We estimate the following costs to accomplish the proposed initial inspection:
|Labor cost||Parts cost||Total cost per airplane||Total cost on U.S. operators|
|1 workhour × $60 per hour = $60||None||$60||$60 × 133 = $7,980.|
We estimate the following costs to accomplish any necessary modification that would be required based on the results of the proposed inspection. We have no way of determining the number of airplanes that may need such modification:
|Labor cost||Parts cost||Total cost per airplane|
|3 workhours × $60 per hour=$180||None||$180|
Would This Proposed AD Impact Various Entities?
The regulations proposed herein would not have a substantial direct effect on the States, on the relationship between the national government and the States, or on the distribution of power and responsibilities among the various levels of government. Therefore, it is determined that this proposed rule would not have federalism implications under Executive Order 13132.
Would This Proposed AD Involve a Significant Rule or Regulatory Action?
For the reasons discussed above, I certify that this proposed action (1) Is not a “significant regulatory action” under Executive Order 12866; (2) is not a “significant rule” under DOT Regulatory Policies and Procedures (44 FR 11034, February 26, 1979); and (3) if promulgated, will not have a significant economic impact, positive or negative, on a substantial number of small entities under the criteria of the Regulatory Flexibility Act. A copy of the draft regulatory evaluation prepared for this action has been placed in the Rules Docket.

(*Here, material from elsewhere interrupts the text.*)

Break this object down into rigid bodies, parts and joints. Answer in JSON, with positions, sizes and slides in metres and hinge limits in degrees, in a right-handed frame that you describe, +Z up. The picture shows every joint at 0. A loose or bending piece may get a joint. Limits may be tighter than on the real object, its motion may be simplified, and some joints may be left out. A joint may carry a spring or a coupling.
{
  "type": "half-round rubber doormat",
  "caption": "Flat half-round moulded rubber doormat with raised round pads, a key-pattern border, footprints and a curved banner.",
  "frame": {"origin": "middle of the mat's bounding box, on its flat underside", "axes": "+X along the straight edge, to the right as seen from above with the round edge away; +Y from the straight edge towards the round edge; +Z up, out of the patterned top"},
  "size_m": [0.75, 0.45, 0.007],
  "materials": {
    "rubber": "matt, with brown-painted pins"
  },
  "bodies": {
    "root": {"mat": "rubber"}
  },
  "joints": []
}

A copy of it may be obtained by contacting the Rules Docket at the location provided under the caption ADDRESSES.Start List of Subjects
List of Subjects in 14 CFR Part 39
- Air transportation
- Aviation safety
The Proposed Amendment
Accordingly, under the authority delegated to me by the Administrator, the Federal Aviation Administration proposes to amend part 39 of the Federal Aviation Regulations (14 CFR part 39) as follows:Start Part
PART 39—AIRWORTHINESS DIRECTIVES
1. The authority citation for part 39 continues to read as follows:
2. FAA amends § 39.13 by adding a new airworthiness directive (AD) to read as follows:
SOCATA—GROUPE AEROSPATIALE: Docket No. 2002-CE-15-AD
(a) What airplanes are affected by this AD? This AD affects Model TBM 700 airplanes, all serial numbers, that are certificated in any category.

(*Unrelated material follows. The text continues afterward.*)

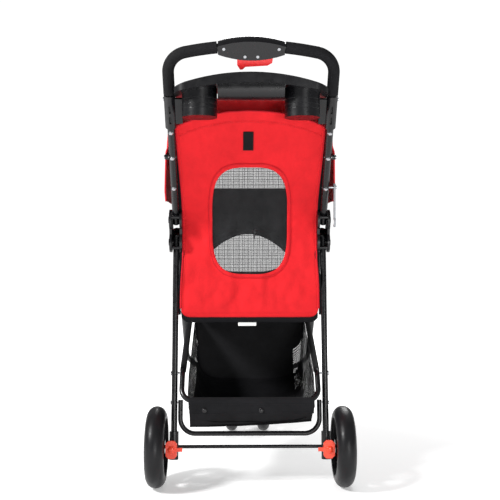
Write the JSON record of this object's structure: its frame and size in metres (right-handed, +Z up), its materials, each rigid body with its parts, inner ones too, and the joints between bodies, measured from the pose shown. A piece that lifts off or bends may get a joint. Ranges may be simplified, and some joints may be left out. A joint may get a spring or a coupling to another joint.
{
  "type": "pet stroller",
  "caption": "Three-wheel folding pet stroller with a hooded mesh cabin, parent tray, under basket, swivel front wheels and foot brakes.",
  "frame": {"origin": "on the floor, under the middle of the stroller's bounding box", "axes": "+Z up, +Y the way it rolls forward, +X to the walker's right"},
  "size_m": [0.465, 0.8321, 0.9709],
  "materials": {
    "black_tube": "satin black powder coat",
    "black_plastic": "satin moulded black",
    "gloss_black": "gloss moulded black",
    "red_plastic": "gloss moulded red",
    "grey_plastic": "moulded grey",
    "foam": "closed-cell foam",
    "tyre": "smooth moulded tyre",
    "steel": "bright zinc plate",
    "red_fabric": "plain woven polyester",
    "black_fabric": "plain woven polyester",
    "black_mesh": "knitted mesh",
    "hook_loop": "hook and loop tape",
    "label": "blank woven label"
  },
  "bodies": {
    "front_frame": {"front_tube": "black_tube", "front_hub": "black_plastic", "bracket_left": "black_plastic", "bracket_right": "black_plastic", "pivot_pins": "black_plastic", "cabin_tub": "black_fabric", "floor_board": "grey_plastic", "floor_pad": "black_fabric", "side_panel_left": "black_fabric", "side_panel_right": "black_fabric", "front_panel": "black_fabric", "rear_panel": "red_fabric", "rear_window": "black_mesh", "panel_patch": "hook_loop", "blank_label": "label", "basket_bar": "black_tube", "basket_bolts": "steel", "basket": "black_mesh"},
    "handle": {"handle_tube": "black_tube", "foam_grip_left": "foam", "foam_grip_right": "foam", "housing_rear": "gloss_black", "housing_front": "gloss_black", "housing_screws": "steel", "parent_tray": "black_plastic", "tray_bracket_left": "black_plastic", "tray_bracket_right": "black_plastic", "tray_screws": "steel", "frame_rivets": "steel", "canopy": "red_fabric", "bow_pins": "steel"},
    "trigger": {"fold_trigger": "red_plastic"},
    "hood": {"hood_bow": "black_tube"},
    "hook": {"storage_hook": "grey_plastic"},
    "rear_legs": {"rear_leg_left": "black_tube", "rear_leg_right": "black_tube", "rear_socket_left": "black_plastic", "rear_socket_right": "black_plastic", "rear_brace": "black_tube", "brace_rivets": "steel", "rear_axle": "black_tube", "basket_stubs": "steel", "brake_pins": "steel"},
    "brake_left": {"brake_pedal_left": "red_plastic"},
    "brake_right": {"brake_pedal_right": "red_plastic"},
    "rear_wheel_left": {"rear_tyre_left": "tyre", "rear_rim_left": "black_plastic"},
    "rear_wheel_right": {"rear_tyre_right": "tyre", "rear_rim_right": "black_plastic"},
    "caster": {"caster_body": "black_plastic", "front_axle": "steel"},
    "front_wheel_left": {"front_tyre_left": "tyre", "front_rim_left": "black_plastic"},
    "front_wheel_right": {"front_tyre_right": "tyre", "front_rim_right": "black_plastic"}
  },
  "joints": [
    {"name": "handle_fold", "type": "hinge", "parent": "front_frame", "child": "handle", "pos_m": [0, -0.1465, 0.604], "axis": [-1, 0, 0], "range_deg": [0, 138], "deforming": ["side_panel_left", "side_panel_right", "front_panel", "rear_panel", "rear_window", "panel_patch", "canopy"]},
    {"name": "rear_leg_fold", "type": "hinge", "parent": "front_frame", "child": "rear_legs", "pos_m": [0, -0.1385, 0.552], "axis": [1, 0, 0], "range_deg": [0, 50]},
    {"name": "hood_bow_fold", "type": "hinge", "parent": "handle", "child": "hood", "pos_m": [0, -0.24531, 0.741], "axis": [1, 0, 0], "range_deg": [0, 104]},
    {"name": "hook_swing", "type": "hinge", "parent": "handle", "child": "hook", "pos_m": [0.1925, -0.19915, 0.677], "axis": [1, 0, 0], "range_deg": [-40, 40]},
    {"name": "trigger_squeeze", "type": "slide", "parent": "handle", "child": "trigger", "axis": [0, -0.585, 0.8111], "range_m": [0, 0.005], "stiffness_N_per_m": 600, "springref_m": -0.004},
    {"name": "brake_left_press", "type": "hinge", "parent": "rear_legs", "child": "brake_left", "pos_m": [-0.172, -0.23, 0.092], "axis": [1, 0, 0], "range_deg": [0, 12]},
    {"name": "brake_right_press", "type": "hinge", "parent": "rear_legs", "child": "brake_right", "pos_m": [0.172, -0.23, 0.092], "axis": [1, 0, 0], "range_deg": [0, 12]},
    {"name": "rear_wheel_left_spin", "type": "hinge", "parent": "rear_legs", "child": "rear_wheel_left", "pos_m": [-0.211, -0.21, 0.09], "axis": [1, 0, 0], "continuous": true},
    {"name": "rear_wheel_right_spin", "type": "hinge", "parent": "rear_legs", "child": "rear_wheel_right", "pos_m": [0.211, -0.21, 0.09], "axis": [1, 0, 0], "continuous": true},
    {"name": "caster_swivel", "type": "hinge", "parent": "front_frame", "child": "caster", "pos_m": [0, 0.368, 0.18], "axis": [0, 0, 1], "continuous": true},
    {"name": "front_wheel_left_spin", "type": "hinge", "parent": "caster", "child": "front_wheel_left", "pos_m": [-0.046, 0.341, 0.075], "axis": [1, 0, 0], "continuous": true},
    {"name": "front_wheel_right_spin", "type": "hinge", "parent": "caster", "child": "front_wheel_right", "pos_m": [0.046, 0.341, 0.075], "axis": [1, 0, 0], "continuous": true}
  ],
  "couplings": [
    {"joint": "rear_leg_fold", "follows": "handle_fold", "ratio": 0.3623},
    {"joint": "hood_bow_fold", "follows": "handle_fold", "ratio": 0.75}
  ]
}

(b) Who must comply with this AD? Anyone who wishes to operate any of the airplanes identified in paragraph (a) of this AD must comply with this AD.
(c) What problem does this AD address? The actions specified by this AD are intended to prevent the flight control wheels from traveling beyond normal roll control limits, which could result in the control wheel becoming jammed. Such a condition could lead to reduced or loss of control of the airplane.

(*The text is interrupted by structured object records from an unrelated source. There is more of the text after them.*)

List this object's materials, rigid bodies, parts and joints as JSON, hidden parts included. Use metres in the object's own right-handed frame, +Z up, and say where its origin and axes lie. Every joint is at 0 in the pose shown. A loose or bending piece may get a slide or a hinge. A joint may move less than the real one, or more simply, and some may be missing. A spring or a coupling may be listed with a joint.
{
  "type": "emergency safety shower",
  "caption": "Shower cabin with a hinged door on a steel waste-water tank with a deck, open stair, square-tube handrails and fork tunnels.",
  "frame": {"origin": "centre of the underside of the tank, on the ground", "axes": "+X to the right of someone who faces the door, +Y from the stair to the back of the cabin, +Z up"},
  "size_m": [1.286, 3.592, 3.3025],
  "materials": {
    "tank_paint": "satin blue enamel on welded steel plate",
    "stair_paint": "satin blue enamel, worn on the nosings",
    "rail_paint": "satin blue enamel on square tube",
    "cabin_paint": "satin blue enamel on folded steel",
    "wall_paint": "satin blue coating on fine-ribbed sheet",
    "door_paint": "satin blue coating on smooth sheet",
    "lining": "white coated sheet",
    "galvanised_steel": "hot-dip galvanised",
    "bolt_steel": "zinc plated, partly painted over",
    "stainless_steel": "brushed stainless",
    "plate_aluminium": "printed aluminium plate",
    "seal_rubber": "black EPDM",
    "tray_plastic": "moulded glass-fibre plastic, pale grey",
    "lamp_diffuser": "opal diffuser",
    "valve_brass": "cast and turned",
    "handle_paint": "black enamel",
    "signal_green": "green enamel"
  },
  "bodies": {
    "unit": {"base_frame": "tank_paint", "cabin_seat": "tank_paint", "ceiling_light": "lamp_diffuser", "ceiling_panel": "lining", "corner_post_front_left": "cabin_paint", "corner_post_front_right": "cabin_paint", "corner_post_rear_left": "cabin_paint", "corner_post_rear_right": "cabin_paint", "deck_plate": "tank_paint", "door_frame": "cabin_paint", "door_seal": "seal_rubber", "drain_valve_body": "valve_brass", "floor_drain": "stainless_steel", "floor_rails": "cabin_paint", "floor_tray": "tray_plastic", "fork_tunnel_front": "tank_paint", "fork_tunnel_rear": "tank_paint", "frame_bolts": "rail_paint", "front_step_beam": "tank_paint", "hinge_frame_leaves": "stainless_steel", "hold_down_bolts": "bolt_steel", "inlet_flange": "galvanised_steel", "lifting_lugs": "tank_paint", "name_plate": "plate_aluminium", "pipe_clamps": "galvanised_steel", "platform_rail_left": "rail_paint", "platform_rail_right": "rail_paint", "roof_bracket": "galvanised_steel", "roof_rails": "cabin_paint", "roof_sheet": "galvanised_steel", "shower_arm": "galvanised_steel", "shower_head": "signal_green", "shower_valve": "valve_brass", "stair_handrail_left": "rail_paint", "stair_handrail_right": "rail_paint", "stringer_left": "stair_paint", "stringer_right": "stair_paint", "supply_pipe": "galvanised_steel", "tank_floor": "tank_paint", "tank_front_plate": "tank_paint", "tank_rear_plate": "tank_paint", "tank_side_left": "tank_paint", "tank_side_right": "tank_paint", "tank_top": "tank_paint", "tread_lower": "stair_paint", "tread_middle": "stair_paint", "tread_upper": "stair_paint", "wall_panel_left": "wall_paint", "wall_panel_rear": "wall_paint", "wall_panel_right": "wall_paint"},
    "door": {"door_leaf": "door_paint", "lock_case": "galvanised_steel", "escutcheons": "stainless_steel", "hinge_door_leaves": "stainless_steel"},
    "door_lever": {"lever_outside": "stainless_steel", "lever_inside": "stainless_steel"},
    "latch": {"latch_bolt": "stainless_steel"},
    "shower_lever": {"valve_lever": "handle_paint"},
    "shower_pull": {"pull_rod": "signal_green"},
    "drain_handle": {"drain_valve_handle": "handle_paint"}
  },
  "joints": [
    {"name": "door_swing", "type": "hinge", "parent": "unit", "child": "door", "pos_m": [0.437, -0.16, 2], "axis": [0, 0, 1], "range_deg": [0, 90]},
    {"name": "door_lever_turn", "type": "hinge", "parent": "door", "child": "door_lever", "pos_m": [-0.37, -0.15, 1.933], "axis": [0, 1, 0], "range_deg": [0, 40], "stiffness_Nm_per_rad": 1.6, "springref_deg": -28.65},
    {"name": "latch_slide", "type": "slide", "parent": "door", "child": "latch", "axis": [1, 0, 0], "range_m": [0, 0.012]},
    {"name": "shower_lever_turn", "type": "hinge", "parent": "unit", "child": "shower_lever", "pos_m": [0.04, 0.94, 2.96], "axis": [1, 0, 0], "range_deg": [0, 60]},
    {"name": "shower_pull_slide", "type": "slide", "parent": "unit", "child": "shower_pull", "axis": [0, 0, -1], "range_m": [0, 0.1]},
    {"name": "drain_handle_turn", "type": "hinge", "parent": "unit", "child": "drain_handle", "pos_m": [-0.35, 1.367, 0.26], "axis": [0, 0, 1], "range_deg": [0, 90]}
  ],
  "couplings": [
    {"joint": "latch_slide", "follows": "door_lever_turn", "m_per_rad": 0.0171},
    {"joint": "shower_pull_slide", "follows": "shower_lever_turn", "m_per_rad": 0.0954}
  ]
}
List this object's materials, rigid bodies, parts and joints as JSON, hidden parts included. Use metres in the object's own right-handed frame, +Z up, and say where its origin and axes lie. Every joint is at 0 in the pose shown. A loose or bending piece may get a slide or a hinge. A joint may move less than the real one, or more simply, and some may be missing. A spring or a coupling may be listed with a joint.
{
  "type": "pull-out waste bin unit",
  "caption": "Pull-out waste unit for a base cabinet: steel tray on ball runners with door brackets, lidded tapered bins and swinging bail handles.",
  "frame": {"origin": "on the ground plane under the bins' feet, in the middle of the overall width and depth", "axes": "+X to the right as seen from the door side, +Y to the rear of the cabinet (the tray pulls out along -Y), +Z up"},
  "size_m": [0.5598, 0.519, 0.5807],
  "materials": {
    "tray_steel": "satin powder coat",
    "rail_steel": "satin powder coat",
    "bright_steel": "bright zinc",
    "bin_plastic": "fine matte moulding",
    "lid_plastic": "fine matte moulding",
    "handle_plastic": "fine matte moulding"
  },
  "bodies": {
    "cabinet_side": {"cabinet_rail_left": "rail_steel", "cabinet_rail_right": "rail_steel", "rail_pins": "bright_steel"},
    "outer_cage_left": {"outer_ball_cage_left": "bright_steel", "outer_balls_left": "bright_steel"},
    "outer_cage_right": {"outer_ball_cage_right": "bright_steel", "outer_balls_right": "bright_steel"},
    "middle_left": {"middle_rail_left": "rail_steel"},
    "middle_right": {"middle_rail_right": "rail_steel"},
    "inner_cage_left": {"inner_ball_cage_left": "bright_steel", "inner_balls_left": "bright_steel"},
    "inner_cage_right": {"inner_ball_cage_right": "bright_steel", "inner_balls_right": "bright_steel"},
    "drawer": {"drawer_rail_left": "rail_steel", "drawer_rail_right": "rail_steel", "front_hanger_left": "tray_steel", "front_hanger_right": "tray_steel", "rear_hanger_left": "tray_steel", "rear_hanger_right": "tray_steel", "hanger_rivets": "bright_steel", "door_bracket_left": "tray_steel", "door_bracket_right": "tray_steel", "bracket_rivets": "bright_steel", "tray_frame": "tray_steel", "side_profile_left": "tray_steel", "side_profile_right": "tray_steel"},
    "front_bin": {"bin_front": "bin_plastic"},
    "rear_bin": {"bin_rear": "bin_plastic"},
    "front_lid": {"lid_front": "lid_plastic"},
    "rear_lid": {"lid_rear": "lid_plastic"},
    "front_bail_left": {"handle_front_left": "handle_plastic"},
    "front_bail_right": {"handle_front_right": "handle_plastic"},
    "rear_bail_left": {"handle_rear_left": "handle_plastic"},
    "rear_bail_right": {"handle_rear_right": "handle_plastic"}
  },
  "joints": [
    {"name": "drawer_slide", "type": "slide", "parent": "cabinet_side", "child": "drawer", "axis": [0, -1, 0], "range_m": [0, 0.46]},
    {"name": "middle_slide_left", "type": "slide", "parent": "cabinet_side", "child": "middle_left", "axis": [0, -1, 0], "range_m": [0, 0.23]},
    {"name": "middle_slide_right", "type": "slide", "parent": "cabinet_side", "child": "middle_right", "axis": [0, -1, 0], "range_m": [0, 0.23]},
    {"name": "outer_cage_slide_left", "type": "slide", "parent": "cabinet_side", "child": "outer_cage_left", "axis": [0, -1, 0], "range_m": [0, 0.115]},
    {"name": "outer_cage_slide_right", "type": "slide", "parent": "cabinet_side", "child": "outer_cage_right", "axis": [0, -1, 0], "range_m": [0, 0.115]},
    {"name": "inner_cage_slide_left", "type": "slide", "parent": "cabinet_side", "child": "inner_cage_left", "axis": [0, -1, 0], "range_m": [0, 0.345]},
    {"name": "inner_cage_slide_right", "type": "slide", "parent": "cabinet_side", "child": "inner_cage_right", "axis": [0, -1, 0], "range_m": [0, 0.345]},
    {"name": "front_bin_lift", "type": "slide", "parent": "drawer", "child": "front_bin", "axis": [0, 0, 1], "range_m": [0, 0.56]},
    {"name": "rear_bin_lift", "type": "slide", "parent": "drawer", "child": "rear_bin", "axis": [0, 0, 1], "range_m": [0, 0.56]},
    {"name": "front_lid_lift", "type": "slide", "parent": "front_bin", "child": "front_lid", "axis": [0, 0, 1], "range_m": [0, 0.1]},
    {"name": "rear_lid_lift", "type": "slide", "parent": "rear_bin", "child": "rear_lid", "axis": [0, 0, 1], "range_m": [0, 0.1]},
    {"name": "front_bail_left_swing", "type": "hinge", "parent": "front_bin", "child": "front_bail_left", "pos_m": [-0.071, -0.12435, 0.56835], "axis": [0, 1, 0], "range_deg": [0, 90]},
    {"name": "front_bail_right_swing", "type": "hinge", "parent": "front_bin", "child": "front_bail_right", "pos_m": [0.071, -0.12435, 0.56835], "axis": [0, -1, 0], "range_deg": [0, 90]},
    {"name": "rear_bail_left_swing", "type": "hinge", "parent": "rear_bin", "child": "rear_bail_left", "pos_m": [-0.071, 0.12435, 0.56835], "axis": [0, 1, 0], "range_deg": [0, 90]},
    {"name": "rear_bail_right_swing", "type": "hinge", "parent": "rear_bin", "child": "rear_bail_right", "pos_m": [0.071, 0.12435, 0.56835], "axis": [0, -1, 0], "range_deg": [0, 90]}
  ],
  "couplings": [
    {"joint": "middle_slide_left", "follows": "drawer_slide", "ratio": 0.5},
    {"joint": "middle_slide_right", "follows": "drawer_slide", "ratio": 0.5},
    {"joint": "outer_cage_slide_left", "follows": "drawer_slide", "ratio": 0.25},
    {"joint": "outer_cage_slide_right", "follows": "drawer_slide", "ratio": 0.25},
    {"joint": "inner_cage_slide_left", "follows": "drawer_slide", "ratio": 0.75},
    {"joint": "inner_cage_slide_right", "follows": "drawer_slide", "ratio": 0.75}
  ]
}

(d) What actions must I accomplish to address this problem? To address this problem, you must accomplish the following: Start Printed Page 46132
|(1) Perform a test of the pilot and right-hand (RH) station control wheels to determine if either control wheels become jammed||WIthin the next 100 hours time-in-service after the effective date of this AD and thereafter every time the flight control system undergoes maintenance||In accordance with Socata TBM Aircraft Mandatory Service Bulletin SB 70-095 27, dated November 2001.|
|(2) Adjust the roll control stops if jamming occurs on either the pilot control wheel or the RH station control wheel during any test required in pargraph (d)(1) of this AD||Prior to further flight after jamming is found during any test required by paragraph (d)(1) of this AD||In accordance with Socata TBM Aircraft Mandatory Service Bulletin SB 70-095 27, dated November 2001.|
(e) Can I comply with this AD in any other way? You may use an alternative method of compliance or adjust the compliance time if:
(1) Your alternative method of compliance provides an equivalent level of safety; and
(2) The Standards Office Manager, Small Airplane Directorate, approves your alternative. Submit your request through an FAA Principal Maintenance Inspector, who may add comments and then send it to the Standards Office Manager.
This AD applies to each airplane identified in paragraph (a) of this AD, regardless of whether it has been modified, altered, or repaired in the area subject to the requirements of this AD. For airplanes that have been modified, altered, or repaired so that the performance of the requirements of this AD is affected, the owner/operator must request approval for an alternative method of compliance in accordance with paragraph (e) of this AD. The request should include an assessment of the effect of the modification, alteration, or repair on the unsafe condition addressed by this AD; and, if you have not eliminated the unsafe condition, specific actions you propose to address it.
(f) Where can I get information about any already-approved alternative methods of compliance? Contact Karl Schletzbaum, Aerospace Engineer, FAA, Small Airplane Directorate, 901 Locust, Room 301, Kansas City, Missouri 64106; telephone: (816) 329-4146; facsimile: (816) 329-4090.
(g) What if I need to fly the airplane to another location to comply with this AD? The FAA can issue a special flight permit under sections 21.197 and 21.199 of the Federal Aviation Regulations (14 CFR 21.197 and 21.199) to operate your airplane to a location where you can accomplish the requirements of this AD. No passengers are allowed for this flight.
(h) How do I get copies of the documents referenced in this AD? You may get copies of the documents referenced in this AD from SOCATA Groupe AEROSPATIALE, Customer Support, Aerodrome Tarbes-Ossun-Lourdes, BP 930—F65009 Tarbes Cedex, France; telephone: 011 33 5 62 41 73 00; facsimile: 011 33 5 62 41 76 54; or the Product Support Manager, SOCATA Groupe AEROSPATIALE, North Perry Airport, 7501 Pembroke Road, Pembroke Pines, Florida 33023; telephone: (954) 893-1400; facsimile: (954) 964-4141. You may view these documents at FAA, Central Region, Office of the Regional Counsel, 901 Locust, Room 506, Kansas City, Missouri 64106.
The subject of this AD is addressed in French AD 2001-582(A), dated November 28, 2001.
Issued in Kansas City, Missouri, on July 8, 2002.
Manager, Small Airplane Directorate, Aircraft Certification Service.